Re: [DISCUSS] CEP-48: First-Class Materialized View Support

2025-06-04 Thread Blake Eggleston
You can detect and fix the mismatch in a single round of repair, but the amount 
of work needed to do it is _significantly_ higher with snapshot repair. 
Consider a case where we have a 300 node cluster w/ RF 3, where each view 
partition contains entries mapping to every token range in the cluster - so 100 
ranges. If we lose a view sstable, it will affect an entire row/column of the 
grid. Repair is going to scan all data in the mismatching view token ranges 100 
times, and each base range once. So you’re looking at 200 range scans.

Now, you may argue that you can merge the duplicate view scans into a single 
scan while you repair all token ranges in parallel. I’m skeptical that’s going 
to be achievable in practice, but even if it is, we’re now talking about the 
view replica hypothetically doing a pairwise repair with every other replica in 
the cluster at the same time. Neither of these options is workable.

Let’s take a step back though, because I think we’re getting lost in the weeds.

The repair design in the CEP has some high level concepts that make a lot of 
sense, the idea of repairing a grid is really smart. However, it has some 
significant drawbacks that remain unaddressed. I want this CEP to succeed, and 
I know Jon does too, but the snapshot repair design is not a viable path 
forward. It’s the first iteration of a repair design. We’ve proposed a second 
iteration, and we’re open to a third iteration. This part of the CEP process is 
meant to identify and address shortcomings, I don’t think that continuing to 
dissect the snapshot repair design is making progress in that direction.

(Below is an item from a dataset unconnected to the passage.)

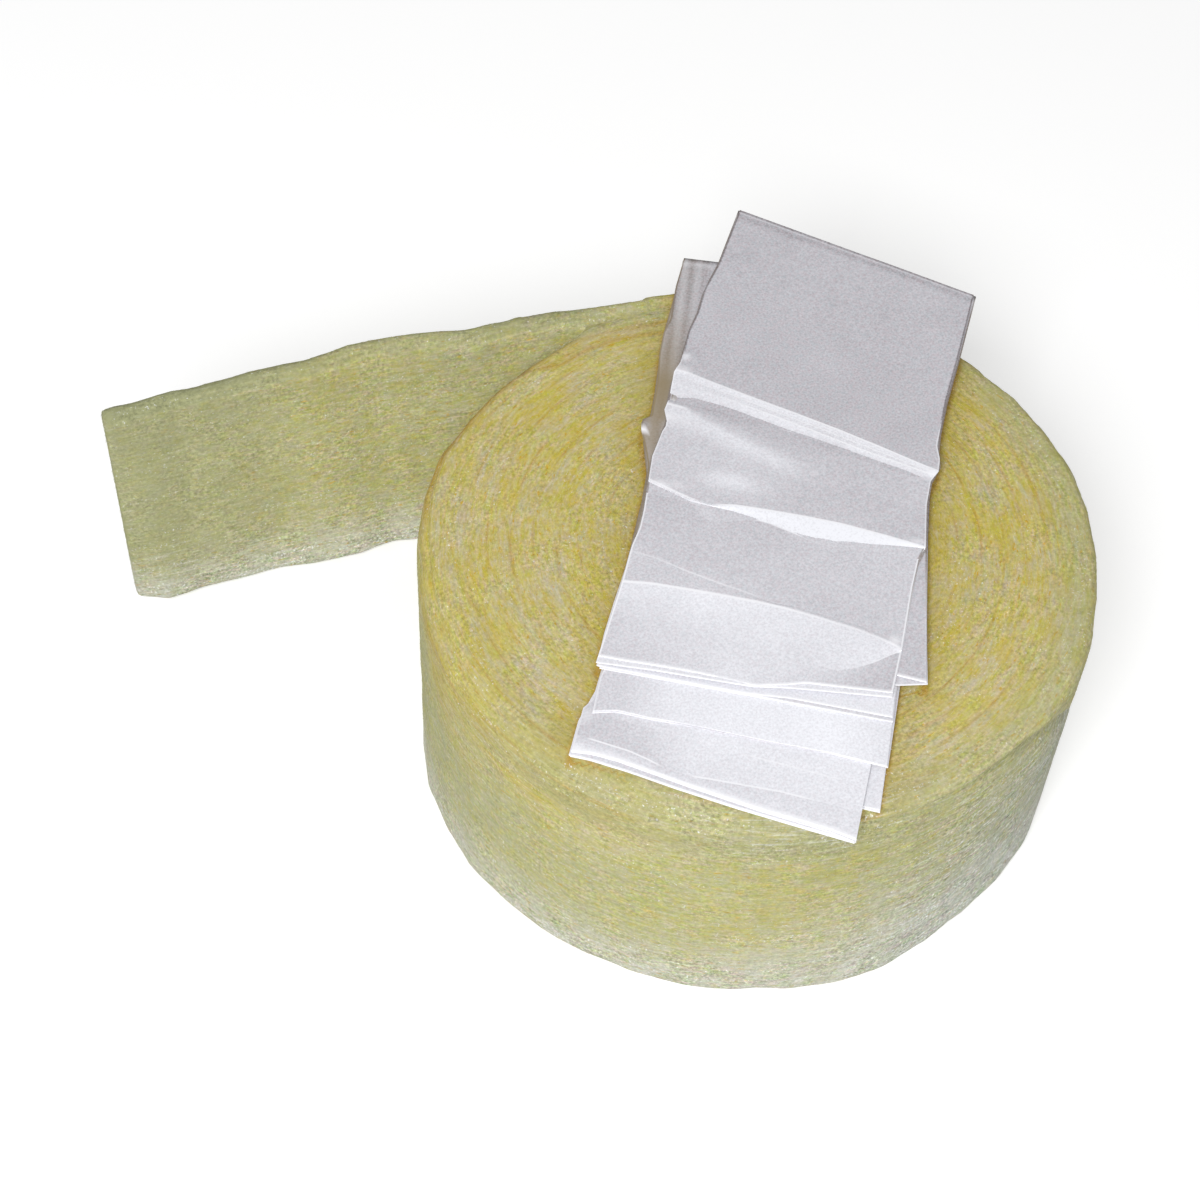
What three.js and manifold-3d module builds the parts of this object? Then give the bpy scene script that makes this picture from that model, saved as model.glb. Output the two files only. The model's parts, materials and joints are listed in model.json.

On Wed, Jun 4, 2025, at 2:04 PM, Runtian Liu wrote:
> >  We potentially have to do it several times on each node, depending on the 
> > size of the range. Smaller ranges increase the size of the board 
> > exponentially, larger ranges increase the number of SSTables that would be 
> > involved in each compaction.
> As described in the CEP example, this can be handled in a single round of 
> repair. We first identify all the points in the grid that require repair, 
> then perform anti-compaction and stream data based on a second scan over 
> those identified points. This applies to the snapshot-based solution—without 
> an index, repairing a single point in that grid requires scanning the entire 
> base table partition (token range). In contrast, with the index-based 
> solution—as in the example you referenced—if a large block of data is 
> corrupted, even though the index is used for comparison, many key mismatches 
> may occur. This can lead to random disk access to the original data files, 
> which could cause performance issues. For the case you mentioned for snapshot 
> based solution, it should not take months to repair all the data, instead one 
> round of repair should be enough. The actual repair phase is split from the 
> detection phase.
> 
> 
> On Thu, Jun 5, 2025 at 12:12 AM Jon Haddad  wrote:
>> > This isn’t really the whole story. The amount of wasted scans on index 
>> > repairs is negligible. If a difference is detected with snapshot repairs 
>> > though, you have to read the entire partition from both the view and base 
>> > table to calculate what needs to be fixed.
>> 
>> You nailed it.
>> 
>> When the base table is converted to a view, and sent to the view, the 
>> information we have is that one of the view's partition keys needs a repair. 
>>  That's going to be different from the partition key of the base table.  As 
>> a result, on the base table, for each affected range, we'd have to issue 
>> another compaction across the entire set of sstables that could have the 
>> data the view needs (potentially many GB), in order to send over the 
>> corrected version of the partition, then send it over to the view.  Without 
>> an index in place, we have to do yet another scan, per-affected range.  
>> 
>> Consider the case of a single corrupted SSTable on the view that's removed 
>> from the filesystem, or the data is simply missing after being restored from 
>> an inconsistent backup.  It presumably contains lots of partitions, which 
>> maps to base partitions all over the cluster, in a lot of different token 
>> ranges.  For every one of those ranges (hundreds, to tens of thousands of 
>> them given the checkerboard design), when finding the missing data in the 
>> base, you'll have to perform a compaction across all the SSTables that 
>> potentially contain the missing data just to rebuild the view-oriented 
>> partitions that need to be sent to the view.  The complexity of this 
>> operation can be looked at as O(N*M) where N and M are the number of ranges 
>> in the base table and the view affected by the corruption, respectively.  
>> Without an index in place, finding the missing data is very expensive.  We 
>> potentially have to do it several times on each node, depending on the size 
>> of the range.  Smaller ranges increase the size of the board exponentially, 
>> larger ranges in